--- begin ---

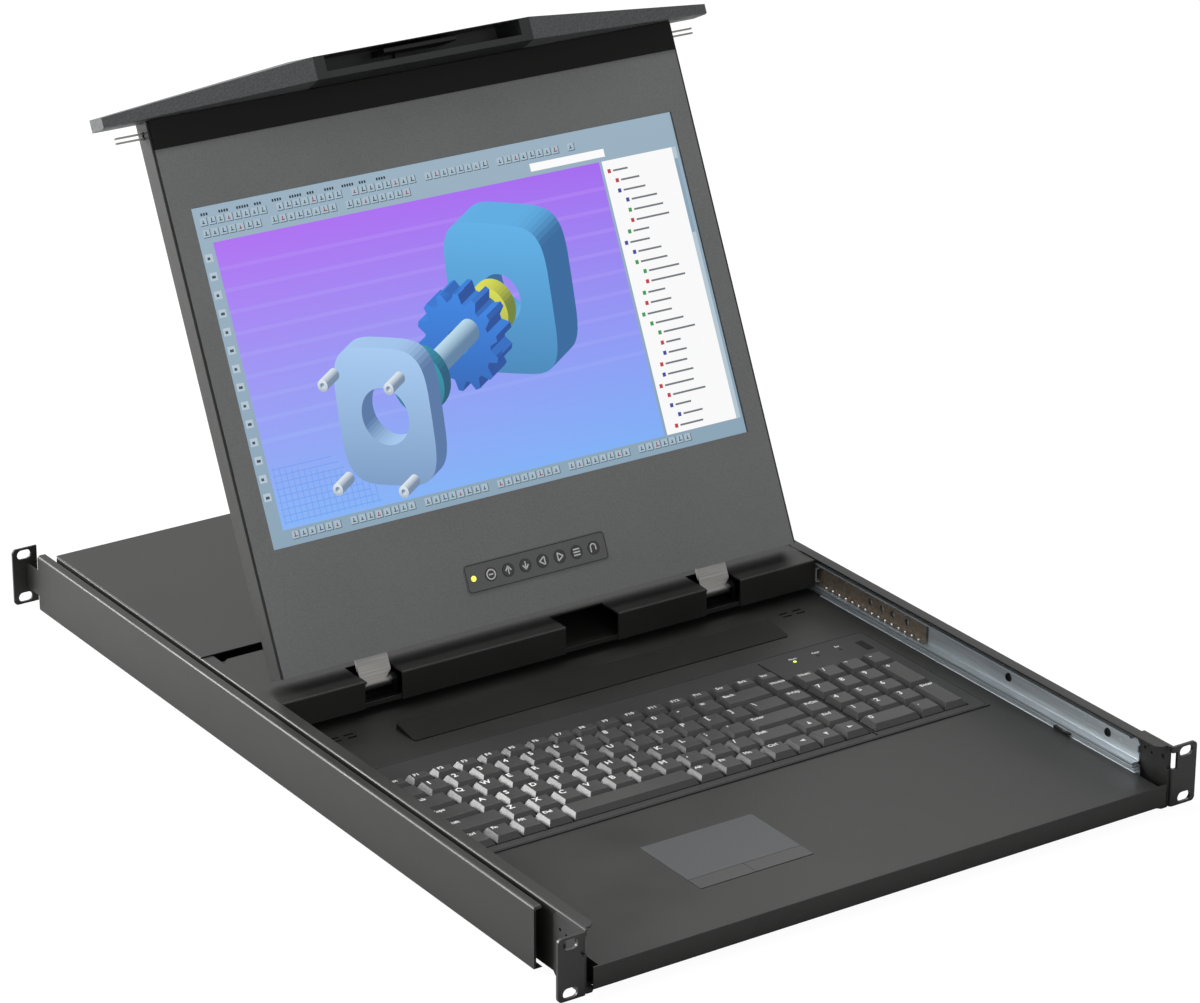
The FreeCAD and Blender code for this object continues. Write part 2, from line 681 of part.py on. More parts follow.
def rail_lever():
    """Plastic release lever lying along the tray's edge: a pivot eye, a waist and a finger tip."""
    inner = TRAY_HALF + MEMBER_SHEET + NEST_GAP - LEVER_LIFT - LEVER_WIDTH
    low = TRAY_TOP + LEVER_LIFT
    y1 = LEVER_PIVOT_Y
    y0 = y1 - LEVER_LENGTH
    points = [(y1, low), (y1, LEVER_PIVOT_Z + LEVER_R), (y1 - 4.0, LEVER_PIVOT_Z + 0.4),
              (y1 - 8.0, low + 0.9), (y0 + 2.5, low + 1.9), (y0, low + 1.9), (y0, low + 0.8),
              (y0 + 3.0, low)]
    corners = [Vector(inner, y, z) for y, z in points]
    body = Part.Face(Part.makePolygon(corners + corners[:1])).extrude(Vector(LEVER_WIDTH, 0, 0))
    eye = Part.makeCylinder(LEVER_R, LEVER_WIDTH, Vector(inner, y1, LEVER_PIVOT_Z),
                            Vector(1, 0, 0))
    return fuse([body, eye])


# ---- monitor carriage ----
PAN_LOW = CARRIAGE_LOW + 0.2
PAN_TOP = PAN_LOW + SHEET
COVER_UNDER = CARRIAGE_TOP - SHEET


def carriage_pan():
    front = CARRIAGE_FRONT + SHEET
    base = box(-CARRIAGE_HALF, CARRIAGE_HALF, front, CARRIAGE_REAR, PAN_LOW, PAN_TOP)
    lip = box(-CARRIAGE_HALF, CARRIAGE_HALF, front, front + SHEET, PAN_LOW, HINGE_GAP_LOW)
    sides = both_sides(box(CARRIAGE_HALF - SHEET, CARRIAGE_HALF, front, CARRIAGE_REAR,
                           PAN_LOW, COVER_UNDER))
    back = box(-CARRIAGE_HALF, CARRIAGE_HALF, CARRIAGE_REAR - SHEET, CARRIAGE_REAR,
               PAN_LOW, COVER_UNDER)
    slots = [box(x, x + 60, CARRIAGE_REAR - 2 * SHEET, CARRIAGE_REAR + 1, 6.0, 15.0)
             for x in (-100, 40)]
    return cut(fuse([base, lip, back] + sides), slots)


def hinge_cover():
    half = CARRIAGE_COVER_HALF
    top = box(-half, half, CARRIAGE_FRONT, CARRIAGE_REAR, COVER_UNDER, CARRIAGE_TOP)
    face = box(-half, half, CARRIAGE_FRONT, CARRIAGE_FRONT + SHEET, CARRIAGE_LOW, CARRIAGE_TOP)
    sheet = fuse([top, face])
    sheet = rounded(sheet, 0, ((CARRIAGE_FRONT, CARRIAGE_TOP),), SHEET * 0.9)
    gaps = [box(s * HINGE_X - HINGE_GAP / 2, s * HINGE_X + HINGE_GAP / 2, CARRIAGE_FRONT - 1,
                HINGE_GAP_BACK, HINGE_GAP_LOW, CARRIAGE_TOP + 1) for s in (-1, 1)]
    lows = [box(s * HINGE_X - HINGE_GAP / 2, s * HINGE_X + HINGE_GAP / 2, CARRIAGE_FRONT - 1,
                CARRIAGE_FRONT + SHEET, CARRIAGE_LOW - 1, HINGE_GAP_LOW) for s in (-1, 1)]
    x0, x1 = CENTRE_GAP
    notch = [box(x0, x1, CARRIAGE_FRONT - 1, CENTRE_GAP_BACK, CARRIAGE_LOW - 1,
                 CARRIAGE_TOP + 1)]
    sheet = cut(sheet, gaps + lows + notch)
    corners = edges_along(sheet, 2, ((half, CARRIAGE_REAR), (-half, CARRIAGE_REAR)))
    return sheet.makeChamfer(COVER_CORNER, corners)


def hinge_base(x):
    width = LEAF_WIDTH + 2 * (HINGE_SIDE_GAP + HINGE_EAR)
    foot = box(x - width / 2, x + width / 2, AXIS_Y - 8, AXIS_Y + 14, PAN_TOP, PAN_TOP + 1.5)
    ears = []
    for x0 in (x - width / 2, x + width / 2 - HINGE_EAR):
        post = box(x0, x0 + HINGE_EAR, AXIS_Y - HINGE_EAR_R, AXIS_Y + HINGE_EAR_R,
                   PAN_TOP, AXIS_Z)
        eye = Part.makeCylinder(HINGE_EAR_R, HINGE_EAR, Vector(x0, AXIS_Y, AXIS_Z),
                                Vector(1, 0, 0))
        ears += [post, eye]
    bore = Part.makeCylinder(PIN_R, width + 2, Vector(x - width / 2 - 1, AXIS_Y, AXIS_Z),
                             Vector(1, 0, 0))
    return fuse([foot] + ears).cut(bore)


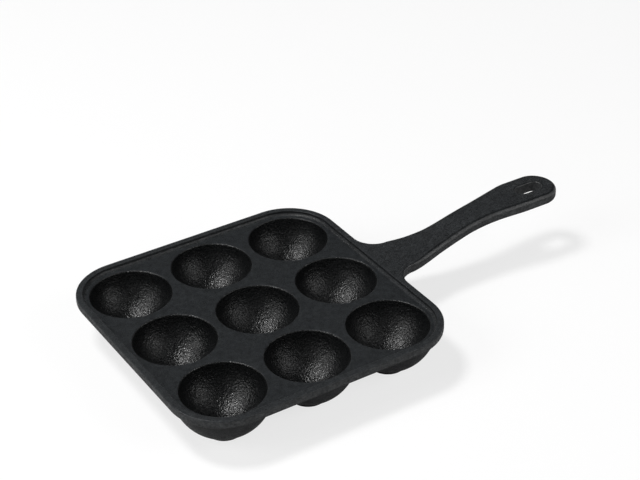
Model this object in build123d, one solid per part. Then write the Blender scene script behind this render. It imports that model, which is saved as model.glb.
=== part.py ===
from build123d import *
import math
import os

# A cast iron pan for round pancakes: a square tray with a low rim, nine half-round cups and a handle.
# Millimetres. The origin is on the surface that the pan stands on, under the centre cup.
# +X runs along the handle, +Z is up, and the pan is its own mirror image across the XZ plane.
# The real pan is one casting. Here it is split into the features that a foundry drawing names, and
# neighbours meet face to face.

# Cups
bowl_radius = 28.0           # the inside is half a ball with its centre on the deck's top face
mouth_fillet = 1.0           # rounds the edge between the bowl and the deck
plug_land = 1.0              # flat ring round the mouth that belongs to the cup
side_wall = 5.0              # iron beside the bowl, at the deck
bottom_wall = 3.9            # iron under the bowl
foot_radius = 12.6           # round pad under each cup
foot_stand = 0.7             # how far the pad reaches below the round bottom
foot_edge_fillet = 0.8
web_cone = 2.5               # height of the cone between the cup's outside and the deck
cups_per_side = 3

# Deck and rim
deck_thickness = 3.5
web_width = 3.0              # deck left between two neighbouring plugs
border_margin = 0.4          # flat deck between a plug and the foot of the rim
rim_width = 4.6
rim_height = 3.3             # above the deck
rim_edge_fillet = 1.0
rim_inner_fillet = 0.5
rim_foot_fillet = 2.2        # hollow rounding where the rim's inner wall meets the deck
under_edge_fillet = 2.5      # the tray's lower outside edge
rim_seam_rise = 0.15         # the deck keeps the first sliver of the rim's foot, so no edge is a knife edge

# Handle
handle_reach = 151.2         # from the tray's outer wall to the tip
handle_rise = 15.4           # top of the grip above the top of the rim
root_thickness = 8.0
grip_thickness = 8.6
root_half_width = 17.3       # half the width where the root flare ends
neck_half_width = 11.7       # half the width at the slimmest place
grip_half_width = 16.2       # half the width at the end, which is also the tip's radius
handle_top_radius = 3.0      # rounding of the grip's upper edges
handle_under_radius = 2.5
root_run = 16.5              # from the outer wall to where the root flare ends
root_fillet = 16.0           # flare between the root and the outer wall
root_tongue = 2.0            # how far the root is let into the tray's wall

# Hanging slot
slot_length = 21.5
slot_width = 10.2
slot_edge_fillet = 1.2
slot_to_tip = 10.5           # iron between the slot and the tip
slot_to_bend = 0.5           # flat iron between the slot's rounded edge and where the handle starts to bend

overrun = 10.0               # how far a cutting tool runs past what it cuts

# Worked out from the sizes above
plug_radius = bowl_radius + mouth_fillet + plug_land
pitch = 2 * plug_radius + web_width
outer_radius = bowl_radius + side_wall
outer_rise = side_wall - bottom_wall
deck_top = outer_radius - outer_rise + foot_stand
deck_under = deck_top - deck_thickness
rim_top = deck_top + rim_height
edge_distance = plug_radius + border_margin + rim_foot_fillet + rim_width
reach = (cups_per_side - 1) / 2 * pitch
tray_half = reach + edge_distance
tip_x = tray_half + handle_reach
tip_centre_x = tip_x - grip_half_width
root_seam_x = tray_half - root_tongue
root_end_x = tray_half + root_run
flare_half = root_half_width + root_fillet
slot_centre_x = tip_x - slot_to_tip - slot_length / 2
flat_end_x = slot_centre_x - slot_length / 2 - slot_edge_fillet - slot_to_bend
above_all = rim_top + handle_rise + overrun

# The handle's run from the end of the root to the flat end that holds the slot, as shares chosen by hand:
# place along the run, width between neck and root, height between rim and grip, thickness between root
# and grip, and rounding of the upper edges between rim and grip.
ROOT_SHARES = [
    (0.000, 1.00, 0.000, 0.0, 0.0),
    (0.025, 0.96, 0.005, 0.0, 0.2),
    (0.063, 0.85, 0.020, 0.0, 0.5),
    (0.162, 0.52, 0.104, 0.0, 1.0),
    (0.281, 0.16, 0.247, 0.0, 1.0),
    (0.411, 0.03, 0.461, 0.0, 1.0),
    (0.530, 0.00, 0.656, 0.0, 1.0),
]
# The same for the grip, with the width between the neck and the end.
GRIP_SHARES = [
    (0.650, 0.09, 0.792, 0.1, 1.0),
    (0.769, 0.34, 0.890, 0.3, 1.0),
    (0.888, 0.71, 0.958, 0.7, 1.0),
    (1.000, 1.00, 1.000, 1.0, 1.0),
]

# Rows run towards the handle. Left and right are those of someone who holds it and looks over the cups.
ROWS = ["far", "middle", "near"]
SIDES = ["left", "middle", "right"]


def between(low, high, share):
    return low + (high - low) * share


def block(x_range, y_range, z_range):
    """A box from its lowest to its highest corner."""
    size = [high - low for low, high in (x_range, y_range, z_range)]
    centre = [(high + low) / 2 for low, high in (x_range, y_range, z_range)]
    return Pos(*centre) * Box(*size)


def tray_outline(inset):
    """The tray's rounded square, drawn in by inset. Its corners are round about the corner cups."""
    side = 2 * (tray_half - inset)
    return RectangleRounded(side, side, edge_distance - inset)


def edges_of_recess(body, height):
    """The edges of the rim's inner wall at one height."""
    inside = tray_half - rim_width + rim_edge_fillet / 2
    inner = [e for e in body.edges() if max(abs(e.center().X), abs(e.center().Y)) < inside]
    return [e for e in inner if abs(e.center().Z - height) < rim_edge_fillet / 2]


def make_tray():
    """Deck and rim as one block, with its edges rounded."""
    body = Pos(0, 0, deck_under) * extrude(tray_outline(0), deck_thickness + rim_height)
    body = fillet(body.edges().group_by(Axis.Z)[-1], rim_edge_fillet)
    body = fillet(body.edges().group_by(Axis.Z)[0], under_edge_fillet)
    body -= Pos(0, 0, deck_top) * extrude(tray_outline(rim_width), rim_height + overrun)
    body = fillet(edges_of_recess(body, rim_top), rim_inner_fillet)
    return fillet(edges_of_recess(body, deck_top), rim_foot_fillet)


def root_outline():
    """The root seen from above, with its flare. The tongue is larger than its pocket and is trimmed later."""
    depth = root_tongue + handle_under_radius
    tongue = Pos(tray_half - depth / 2, 0) * Rectangle(depth, 2 * (flare_half + root_fillet))
    arm = Pos(tray_half + (root_run - depth) / 2, 0) * Rectangle(depth + root_run, 2 * root_half_width)
    plan = tongue + arm
    at_wall = [v for v in plan.vertices() if abs(v.X - tray_half) < root_tongue / 2]
    return fillet([v for v in at_wall if abs(v.Y) < flare_half], root_fillet)


def make_root():
    """The root block, rounded along the flare and then trimmed to the pocket in the tray's wall."""
    root_under = rim_top - root_thickness
    margin = rim_edge_fillet / 4
    body = Pos(0, 0, root_under) * extrude(root_outline(), root_thickness)
    for height, radius in ((rim_top, rim_edge_fillet), (root_under, handle_under_radius)):
        level = [e for e in body.edges() if abs(e.center().Z - height) < margin]
        flare = [e for e in level if tray_half - margin < e.center().X < root_end_x - margin]
        body = fillet(flare, radius)
    return body & block((root_seam_x, root_end_x), (-flare_half, flare_half), (0, above_all))


def handle_section(x, half_width, top, depth, top_radius):
    """One upright cross-section of the handle: a rectangle with rounded corners."""
    plane = Plane(origin=(x, 0, top - depth / 2), x_dir=(0, 1, 0), z_dir=(1, 0, 0))
    section = plane * Rectangle(2 * half_width, depth)
    section = fillet(section.vertices().group_by(Axis.Z)[-1], top_radius)
    return fillet(section.vertices().group_by(Axis.Z)[0], handle_under_radius)


def make_handle():
    """The root, a loft to the flat end, the flat end, and a half turn round the tip."""
    stations = [(root_half_width, shares) for shares in ROOT_SHARES]
    stations += [(grip_half_width, shares) for shares in GRIP_SHARES]
    sections = []
    for broad, (place, wide, high, deep, rounded) in stations:
        x = between(root_end_x, flat_end_x, place)
        half_width = between(neck_half_width, broad, wide)
        top = rim_top + handle_rise * high
        depth = between(root_thickness, grip_thickness, deep)
        top_radius = between(rim_edge_fillet, handle_top_radius, rounded)
        sections.append(handle_section(x, half_width, top, depth, top_radius))
    flat_run = tip_centre_x - flat_end_x
    flat_end = extrude(sections[-1], flat_run, dir=(1, 0, 0))
    one_side = block((0, tip_x), (0, 2 * grip_half_width), (0, above_all))
    tip_section = Pos(flat_run, 0, 0) * sections[-1] & one_side
    tip = revolve(tip_section, Axis((tip_centre_x, 0, 0), (0, 0, -1)), 180)
    return make_root() + (loft(sections) + (flat_end + tip))


def cut_hanging_slot(handle):
    """The slot near the tip, through the handle, with its upper and lower edges rounded."""
    slot = extrude(SlotOverall(slot_length, slot_width), above_all)
    handle -= Pos(slot_centre_x, 0, 0) * slot
    middle = rim_top + handle_rise - grip_thickness / 2
    edges = []
    for edge in handle.edges():
        spot = edge.center()
        beside = abs(spot.X - slot_centre_x) < slot_length / 2 + slot_edge_fillet
        beside = beside and abs(spot.Y) < slot_width / 2 + slot_edge_fillet
        if beside and abs(spot.Z - middle) > grip_thickness / 4:
            edges.append(edge)
    return fillet(edges, slot_edge_fillet)


def cup_place(row, side):
    return (row * pitch - reach, side * pitch - reach)


def cup_cell(row, side):
    """The space under the deck that belongs to one cup: neighbours meet halfway."""
    ranges = []
    for place, number in zip(cup_place(row, side), (row, side)):
        before = pitch / 2 if number > 0 else edge_distance
        after = pitch / 2 if number < cups_per_side - 1 else edge_distance
        ranges.append((place - before, place + after))
    return block(ranges[0], ranges[1], (0, deck_top))


def make_cup(row, side):
    """One cup: a plug in the deck's hole, a round shell under the deck and a foot pad."""
    shoulder = deck_under - deck_top - outer_rise
    shoulder_radius = math.sqrt(outer_radius**2 - shoulder**2)
    shell = Pos(0, 0, deck_top + outer_rise) * Sphere(outer_radius)
    shell &= block((-outer_radius, outer_radius), (-outer_radius, outer_radius), (0, deck_under))
    # The corner under the deck is filled by a cone, half as wide as it is high.
    cone = Cone(shoulder_radius, shoulder_radius + web_cone / 2, web_cone)
    shell += Pos(0, 0, deck_under - web_cone / 2) * cone
    shell += Pos(0, 0, deck_under + deck_thickness / 2) * Cylinder(plug_radius, deck_thickness)
    pad_height = bottom_wall + foot_stand
    pad = Pos(0, 0, pad_height / 2) * Cylinder(foot_radius, pad_height)
    pad = fillet(pad.edges().group_by(Axis.Z)[0], foot_edge_fillet)
    cup = shell + pad - Pos(0, 0, deck_top) * Sphere(bowl_radius)
    rings = cup.edges().filter_by(GeomType.CIRCLE)
    mouth = [e for e in rings if abs(e.radius - bowl_radius) < mouth_fillet / 4]
    cup = fillet([e for e in mouth if abs(e.center().Z - deck_top) < mouth_fillet / 4], mouth_fillet)
    x, y = cup_place(row, side)
    return Pos(x, y, 0) * cup & cup_cell(row, side)


def save(shape, name):
    """Writes one node and prints its size."""
    export_step(shape, f"parts/{name}.step")
    size = shape.bounding_box().size
    box = f"{size.X:.1f} x {size.Y:.1f} x {size.Z:.1f} mm"
    print(f"{name}: {len(shape.solids())} solid, {shape.volume:.0f} mm3, {box}")


os.makedirs("parts", exist_ok=True)

handle = cut_hanging_slot(make_handle())
handle_space = block((root_seam_x, tip_x), (-flare_half, flare_half), (0, above_all))
above_seam = block((-tip_x, tip_x), (-tip_x, tip_x), (deck_top + rim_seam_rise, above_all))

tray = make_tray() - handle_space
rim = tray & above_seam
deck = tray - above_seam

for row in range(cups_per_side):
    for side in range(cups_per_side):
        x, y = cup_place(row, side)
        deck -= Pos(x, y, deck_top) * Cylinder(plug_radius, 2 * deck_thickness + overrun)

save(deck, "deck")
save(rim, "rim")
save(handle, "handle")
for row in range(cups_per_side):
    for side in range(cups_per_side):
        centre = row == side == (cups_per_side - 1) / 2
        save(make_cup(row, side), "cup_centre" if centre else f"cup_{ROWS[row]}_{SIDES[side]}")
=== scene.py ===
# %% [markdown]
# # A cast iron pan for round pancakes
# The real pan is one iron casting: a square tray with a low rim, nine half-round cups and a handle that
# rises to a hanging slot. The CAD frame holds it as twelve solids, in metres. Here each of them gets a
# dressed mesh in the same place, with the small roundings and the sand grain that a casting has. Sizes
# are read off the frame, or have a name where they are first used. The lamps and the finish of the iron
# were found by comparing renders with the photograph, so they fit that one picture and aren't measured.

# %% Load the CAD frame
import math

import bmesh
import bpy
from mathutils import Matrix, Vector


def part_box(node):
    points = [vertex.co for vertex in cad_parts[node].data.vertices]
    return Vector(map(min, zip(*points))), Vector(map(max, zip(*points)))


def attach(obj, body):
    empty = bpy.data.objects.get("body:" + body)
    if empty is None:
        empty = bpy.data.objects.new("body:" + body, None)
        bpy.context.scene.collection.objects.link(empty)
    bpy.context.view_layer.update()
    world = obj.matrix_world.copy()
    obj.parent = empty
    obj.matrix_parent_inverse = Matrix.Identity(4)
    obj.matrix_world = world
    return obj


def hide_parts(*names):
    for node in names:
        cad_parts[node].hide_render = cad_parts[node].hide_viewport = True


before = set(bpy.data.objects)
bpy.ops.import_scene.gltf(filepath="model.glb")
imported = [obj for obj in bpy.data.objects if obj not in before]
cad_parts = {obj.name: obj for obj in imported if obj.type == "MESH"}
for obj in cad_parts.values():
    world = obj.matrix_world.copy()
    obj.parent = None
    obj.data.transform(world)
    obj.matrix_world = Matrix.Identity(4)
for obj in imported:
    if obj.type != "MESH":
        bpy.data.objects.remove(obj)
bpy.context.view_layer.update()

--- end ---

*SET PROBLEM*: Only the lines from the one containing "tray = make_tray() - handle_space" through the one containing "obj.matrix_world = Matrix.Identity(4)" are to be extracted, exactly as they appear, with both ends included.

*COMPLETE RESPONSE*:
tray = make_tray() - handle_space
rim = tray & above_seam
deck = tray - above_seam

for row in range(cups_per_side):
    for side in range(cups_per_side):
        x, y = cup_place(row, side)
        deck -= Pos(x, y, deck_top) * Cylinder(plug_radius, 2 * deck_thickness + overrun)

save(deck, "deck")
save(rim, "rim")
save(handle, "handle")
for row in range(cups_per_side):
    for side in range(cups_per_side):
        centre = row == side == (cups_per_side - 1) / 2
        save(make_cup(row, side), "cup_centre" if centre else f"cup_{ROWS[row]}_{SIDES[side]}")
=== scene.py ===
# %% [markdown]
# # A cast iron pan for round pancakes
# The real pan is one iron casting: a square tray with a low rim, nine half-round cups and a handle that
# rises to a hanging slot. The CAD frame holds it as twelve solids, in metres. Here each of them gets a
# dressed mesh in the same place, with the small roundings and the sand grain that a casting has. Sizes
# are read off the frame, or have a name where they are first used. The lamps and the finish of the iron
# were found by comparing renders with the photograph, so they fit that one picture and aren't measured.

# %% Load the CAD frame
import math

import bmesh
import bpy
from mathutils import Matrix, Vector


def part_box(node):
    points = [vertex.co for vertex in cad_parts[node].data.vertices]
    return Vector(map(min, zip(*points))), Vector(map(max, zip(*points)))


def attach(obj, body):
    empty = bpy.data.objects.get("body:" + body)
    if empty is None:
        empty = bpy.data.objects.new("body:" + body, None)
        bpy.context.scene.collection.objects.link(empty)
    bpy.context.view_layer.update()
    world = obj.matrix_world.copy()
    obj.parent = empty
    obj.matrix_parent_inverse = Matrix.Identity(4)
    obj.matrix_world = world
    return obj


def hide_parts(*names):
    for node in names:
        cad_parts[node].hide_render = cad_parts[node].hide_viewport = True


before = set(bpy.data.objects)
bpy.ops.import_scene.gltf(filepath="model.glb")
imported = [obj for obj in bpy.data.objects if obj not in before]
cad_parts = {obj.name: obj for obj in imported if obj.type == "MESH"}
for obj in cad_parts.values():
    world = obj.matrix_world.copy()
    obj.parent = None
    obj.data.transform(world)
    obj.matrix_world = Matrix.Identity(4)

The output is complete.